To do. Please give back word for word the lines below, from the first one through the one with "return finished_mesh(name, bm)".

Data block.
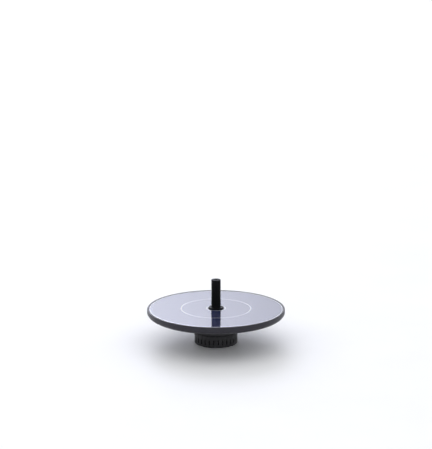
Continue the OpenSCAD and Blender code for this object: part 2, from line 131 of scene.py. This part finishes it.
def lathe(name, outline, segments=192):
    """A closed ring of revolution about Z with smooth faces and crisp corners."""
    bm = bmesh.new()
    rings = []
    for i in range(segments):
        angle = 2 * math.pi * i / segments
        rings.append([bm.verts.new((p.x * math.cos(angle), p.x * math.sin(angle), p.y)) for p in outline])
    count = len(outline)
    for i, ring in enumerate(rings):
        following = rings[(i + 1) % segments]
        for k in range(count):
            j = (k + 1) % count
            bm.faces.new((ring[k], following[k], following[j], ring[j]))
    bmesh.ops.recalc_face_normals(bm, faces=bm.faces)
    return finished_mesh(name, bm)


def finished_mesh(name, bm):
    """Turns a bmesh into a smooth mesh with crisp corners, free of any normals it brought along."""
    mesh = bpy.data.meshes.new(name)
    for face in bm.faces:
        face.smooth = True
    bm.to_mesh(mesh)
    bm.free()
    for attribute in ("custom_normal", "sharp_face"):
        if attribute in mesh.attributes:
            mesh.attributes.remove(mesh.attributes[attribute])
    mesh.set_sharp_from_angle(angle=CRISP)
    return mesh


def refined(name, node, body, material, width):
    """A CAD node's own shape with its seams welded, its flat faces joined and its sharp edges rounded."""
    bm = bmesh.new()
    bm.from_mesh(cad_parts[node].data)
    bmesh.ops.remove_doubles(bm, verts=bm.verts, dist=1e-6)
    bmesh.ops.dissolve_limit(bm, angle_limit=math.radians(0.4), verts=bm.verts, edges=bm.edges)
    piece = add_object(name, finished_mesh(name, bm), body, material, node)
    bevel = piece.modifiers.new("rounded edges", "BEVEL")
    bevel.width = width
    bevel.segments = 2
    bevel.limit_method = "ANGLE"
    bevel.angle_limit = CRISP
    piece.modifiers.new("even shading", "WEIGHTED_NORMAL").keep_sharp = True


# ---------------------------------------------------------------- material helpers


class Surface:
    """A Principled material with short ways to add and join its nodes."""

    def __init__(self, name, colour, roughness, **sockets):
        self.material = bpy.data.materials.new(name)
        self.material.use_nodes = True
        self.tree = self.material.node_tree
        self.shader = self.tree.nodes["Principled BSDF"]
        self.set("Base Color", (*colour, 1))
        self.set("Roughness", roughness)
        for socket, value in sockets.items():
            self.set(socket.replace("_", " "), value)
        self.place = self.node("TexCoord").outputs["Object"]

    def set(self, socket, value):
        self.shader.inputs[socket].default_value = value

    def node(self, kind, **settings):
        made = self.tree.nodes.new("ShaderNode" + kind)
        for key, value in settings.items():
            setattr(made, key, value)
        return made

    def join(self, output, target):
        self.tree.links.new(output, target)

    def feed(self, output, socket):
        self.join(output, self.shader.inputs[socket])

    def math(self, operation, a, b=0.0):
        """A Math node; each operand is an output or a number."""
        made = self.node("Math", operation=operation)
        for socket, operand in zip(made.inputs, (a, b)):
            if isinstance(operand, (int, float)):
                socket.default_value = operand
            else:
                self.join(operand, socket)
        return made.outputs[0]

    def noise(self, size, detail=4.0, stretch=(1, 1, 1), distortion=0.0):
        """Noise whose features are about that size, in metres."""
        scaled = self.node("Mapping")
        scaled.inputs["Scale"].default_value = [s / size for s in stretch]
        self.join(self.place, scaled.inputs["Vector"])
        made = self.node("TexNoise")
        made.inputs["Scale"].default_value = 1.0
        made.inputs["Detail"].default_value = detail
        made.inputs["Roughness"].default_value = 0.55
        made.inputs["Distortion"].default_value = distortion
        self.join(scaled.outputs[0], made.inputs["Vector"])
        return made.outputs["Fac"]

    def cells(self, size, feature="F1", randomness=1.0):
        """Voronoi cells about that size across, in metres."""
        scaled = self.node("Mapping")
        scaled.inputs["Scale"].default_value = [1 / size] * 3
        self.join(self.place, scaled.inputs["Vector"])
        made = self.node("TexVoronoi", feature=feature)
        made.inputs["Scale"].default_value = 1.0
        made.inputs["Randomness"].default_value = randomness
        self.join(scaled.outputs[0], made.inputs["Vector"])
        return made

    def spread(self, value, low, high, start=0.0, end=1.0):
        """Maps start..end of a value to low..high."""
        made = self.node("MapRange")
        for socket, number in (("From Min", start), ("From Max", end), ("To Min", low), ("To Max", high)):
            made.inputs[socket].default_value = number
        self.join(value, made.inputs["Value"])
        return made.outputs["Result"]

    def ramp(self, value, *stops):
        """A colour ramp through (position, colour) stops."""
        made = self.node("ValToRGB")
        elements = made.color_ramp.elements
        while len(elements) < len(stops):
            elements.new(0.5)
        for element, (position, colour) in zip(elements, stops):
            element.position = position
            element.color = (*colour, 1)
        self.join(value, made.inputs["Fac"])
        return made.outputs["Color"]

    def mix(self, share, a, b):
        """Colour a where share is 0, b where it is 1; a and b are outputs or colours."""
        made = self.node("Mix", data_type="RGBA")
        self.join(share, made.inputs["Factor"])
        colours = [socket for socket in made.inputs if socket.type == "RGBA"]
        for socket, operand in zip(colours, (a, b)):
            if isinstance(operand, tuple):
                socket.default_value = (*operand, 1)
            else:
                self.join(operand, socket)
        return next(output for output in made.outputs if output.type == "RGBA")

    def bump(self, *layers):
        """Bumps from (height output, depth in metres) layers, one on top of the other."""
        normal = None
        for height, depth in layers:
            made = self.node("Bump")
            made.inputs["Strength"].default_value = 1.0
            made.inputs["Distance"].default_value = depth
            self.join(height, made.inputs["Height"])
            if normal:
                self.join(normal, made.inputs["Normal"])
            normal = made.outputs["Normal"]
        self.feed(normal, "Normal")

    def axes(self):
        """The three coordinates of the surface point."""
        split = self.node("SeparateXYZ")
        self.join(self.place, split.inputs[0])
        return split.outputs

    def radius(self):
        """Distance from the Z axis."""
        x, y, _ = self.axes()
        return self.math("SQRT", self.math("ADD", self.math("MULTIPLY", x, x), self.math("MULTIPLY", y, y)))

    def between(self, value, low, high):
        """1 where low < value < high, and 0 elsewhere."""
        above = self.math("GREATER_THAN", value, low)
        return self.math("MULTIPLY", above, self.math("LESS_THAN", value, high))

    def worn_edges(self, width):
        """1 on sharp edges and 0 on flat faces, broken up by noise."""
        bevel = self.node("Bevel", samples=4)
        bevel.inputs["Radius"].default_value = width
        geometry = self.node("NewGeometry")
        dot = self.node("VectorMath", operation="DOT_PRODUCT")
        self.join(bevel.outputs[0], dot.inputs[0])
        self.join(geometry.outputs["Normal"], dot.inputs[1])
        edge = self.spread(dot.outputs["Value"], 1.0, 0.0, 0.72, 0.99)
        return self.math("MULTIPLY", edge, self.spread(self.noise(3 * MM), 0.0, 1.0, 0.35, 0.7))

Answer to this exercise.
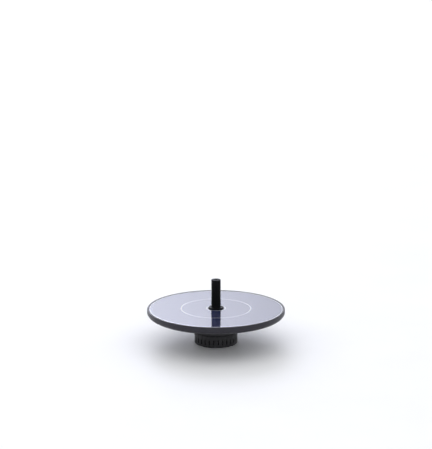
Continue the OpenSCAD and Blender code for this object: part 2, from line 131 of scene.py. This part finishes it.
def lathe(name, outline, segments=192):
    """A closed ring of revolution about Z with smooth faces and crisp corners."""
    bm = bmesh.new()
    rings = []
    for i in range(segments):
        angle = 2 * math.pi * i / segments
        rings.append([bm.verts.new((p.x * math.cos(angle), p.x * math.sin(angle), p.y)) for p in outline])
    count = len(outline)
    for i, ring in enumerate(rings):
        following = rings[(i + 1) % segments]
        for k in range(count):
            j = (k + 1) % count
            bm.faces.new((ring[k], following[k], following[j], ring[j]))
    bmesh.ops.recalc_face_normals(bm, faces=bm.faces)
    return finished_mesh(name, bm)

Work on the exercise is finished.